Obesity is a global health problem that affects more than 40% of adults in the United States. It is associated with increased risk of various chronic diseases, such as diabetes, cardiovascular disease and cancer. Obesity is also linked to intrinsic metabolic abnormalities that impair the ability of fat cells to burn energy, making weight loss more difficult. But how does obesity cause these metabolic changes? A new study published in Nature Metabolism sheds some light on this question.
The study, led by researchers from University of California San Diego School of Medicine, focused on the mitochondria, the energy-producing structures of the cells. Mitochondria are essential for burning fat and maintaining metabolic health. The researchers found that when mice were fed a high-fat diet, mitochondria within their fat cells broke apart into smaller mitochondria with reduced capacity for burning fat. This process, called mitochondrial fragmentation, resulted in weight gain and metabolic dysfunction in the mice.
The researchers also discovered that mitochondrial fragmentation is controlled by a single gene, called RaIA. RaIA is normally activated by stress signals, such as inflammation or nutrient overload. When RaIA is overactive, it interferes with the normal functioning of mitochondria, triggering the metabolic issues associated with obesity. The researchers were able to reverse this effect by deleting RaIA from the mice, which protected them from excess weight gain and improved their metabolic health, even when they ate the same high-fat diet as other mice.

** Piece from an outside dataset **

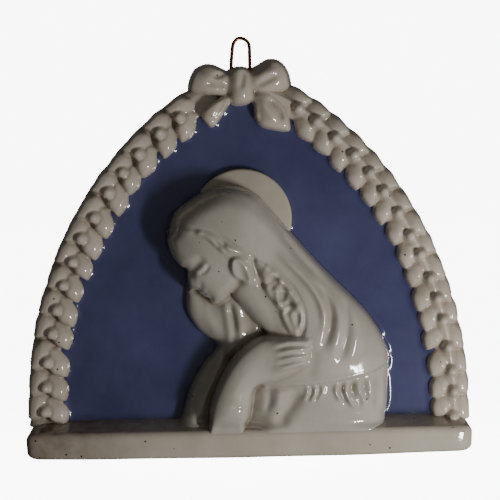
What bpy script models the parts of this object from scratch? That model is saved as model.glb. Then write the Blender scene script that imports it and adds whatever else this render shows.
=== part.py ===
"""A glazed earthenware wall plaque: a half-figure in relief under an arched garland, with a wire loop.

The front is carved as one sheet whose depth is a function of place: each form (leaf, berry, bow, halo,
veil, hand, ledge) adds its own depth. The sheet is closed by a flat back and cut to the plaque's outline.
Blender units are metres; the sizes below are millimetres, with x to the right and z up from the underside.
"""

import math
import random

import bmesh
import bpy
import numpy as np

MM = 0.001

# The ledge along the foot
LEDGE_WIDTH = 254.0
LEDGE_HEIGHT = 18.5
LEDGE_DEPTH = 36.0
LEDGE_DRAFT = 2.5
LEDGE_ROUND = 3.0

# The arch, a pointed oval on top of the ledge, a little wider than it
ARCH_OVERHANG = 2.0
ARCH_WIDTH = LEDGE_WIDTH + 2 * ARCH_OVERHANG
ARCH_RISE = 202.5
ARCH_SIDE_POWER = 1.5
ARCH_RISE_POWER = 2.1

# Depths from the flat back
SLAB_DEPTH = 12.0
RIM_DEPTH = 9.0
CREST_DEPTH = 18.0

# The garland that frames the arch, whose right and left sides are spaced a little differently
GARLAND_WIDTH = 19.0
RIGHT_LEAF_PITCH = 14.4
RIGHT_GARLAND_START = 14.7
RIGHT_OUTER_SHIFT = 5.0
RIGHT_INNER_SHIFT = -9.5
LEFT_LEAF_PITCH = 15.6
LEFT_GARLAND_START = 7.2
LEFT_OUTER_SHIFT = 3.5
LEFT_INNER_SHIFT = -0.5
LEAF_BULGE = 0.9
INNER_LEAF_LENGTH = 19.0
INNER_LEAF_WIDTH = 11.6
INNER_LEAF_THICKNESS = 6.0
INNER_LEAF_INSET = 17.0
INNER_LEAF_TURN = -33.0
INNER_LEAF_TILT = 1.3
OUTER_LEAF_LENGTH = 19.0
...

The study suggests that RaIA is a key molecule that mediates the transition from healthy weight to obesity. It also provides a potential target for obesity treatment and prevention strategies. By inhibiting RaIA activity, it may be possible to restore mitochondrial function and enhance fat burning in obese individuals. The researchers plan to further investigate the role of RaIA in human obesity and test whether pharmacological inhibitors of RaIA can have beneficial effects in animal models and clinical trials.